Sem educação, as crianças tornam-se também mais vulneráveis a serem coagidos ao trabalho infantil ou recrutados para combate (mais de 3.600 crianças no Iémen foram recrutadas nos últimos seis anos).
"Em 2013, 17 por cento das crianças do Iémen, com idades entre os cinco e os 17 anos (1,3 milhões de crianças e jovens), estavam envolvidas em trabalho infantil. Hoje, é provável que haja muitas mais, devido ao colapso económico do Iémen".
As crianças e os jovens que não completam a sua escolaridade ou que são obrigados a abandonar o sistema educacional têm maior probabilidade de continuar a viver em condições de pobreza. A UNICEF indica que 84,5 por cento das crianças no Iémen vivem na pobreza e que, a longo prazo, essa situação continuará a perpetuar-se.
"Crianças e adolescentes pobres e vulneráveis também têm maior probabilidade de nunca ter ido à escola, de abandonar a escola e nunca mais voltar à escola".
O pior é que, com o conflito, a pobreza está a agravar-se no país.
De acordo com os dados mais recentes, quase metade dos iemenitas viviam na pobreza em 2014 e, agora, estima-se que as taxas de pobreza nacionais tenham aumentado para cerca de 80 por cento.
A UNICEF acredita que mais de oito em cada dez crianças vivam em famílias que não têm rendimentos suficientes para atender às suas necessidades básicas, como a alimentação, o saneamento ou água potável.
"Educação interrompida"
A UNICEF indica que há mais de 523 mil crianças deslocadas em idade escolar que lutam para ter acesso à educação "porque não há espaço suficiente nas salas de aula existentes". Nos últimos seis anos, milhares de escolas no território foram destruídas, usadas por grupos armados ou ocupadas por famílias deslocadas.

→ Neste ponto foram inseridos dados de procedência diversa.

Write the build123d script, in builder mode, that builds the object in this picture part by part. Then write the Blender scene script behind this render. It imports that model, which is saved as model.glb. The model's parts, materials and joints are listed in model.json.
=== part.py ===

Para além da pouca segurança e qualidade nas condições para a aprendizagem, a maioria das crianças e jovens viu negado o acesso à educação quando as escolas fecharam devido à Covid-19.
"As escolas são lugares onde as crianças sentem alguma aparência de normalidade nas suas vidas, são um refúgio do caos e do trauma da guerra", destaca o relatório. "Quando não podem entrar nas salas de aula, as crianças têm de ficar em casa em comunidades que estão a sofrer os impactos do conflito, da insegurança alimentar e da pobreza".
O Iémen é um país muito jovem, como refere a UNICEF, com 40 por cento da população com menos de 14 anos de idade. Em 2007, a população iemenita foi estimada em 22,3 milhões e estima-se que chegue aos 47 milhões em 2040.
Mas, à medida que a população vai aumentando, "o sistema educacional vai precisar de acomodar um número cada vez maior de adolescentes e jovens".
A agência da ONU receia que se os "desafios ao sistema educacional não forem enfrentados de forma adequada hoje", ou a médio e a longo prazo, "existe uma possibilidade muito real de que o potencial de toda uma geração de crianças seja perdido".
Com este relatório, a UNICEF procura apelar a todas as partes no Iémen para apoiarem o direito das crianças à educação e trabalharem em conjunto para alcançar uma paz duradoura e inclusiva. Tal apelo inclui impedir ataques a escolas (ocorreram 231 desde março de 2015) e garantir que os professores recebem um salário regular para que as crianças possam continuar a aprender e a crescer.
"A educação é um investimento a longo prazo no futuro das crianças e no futuro do Iémen", reitera a UNICEF. "O apoio à educação deve ser previsível e sustentado".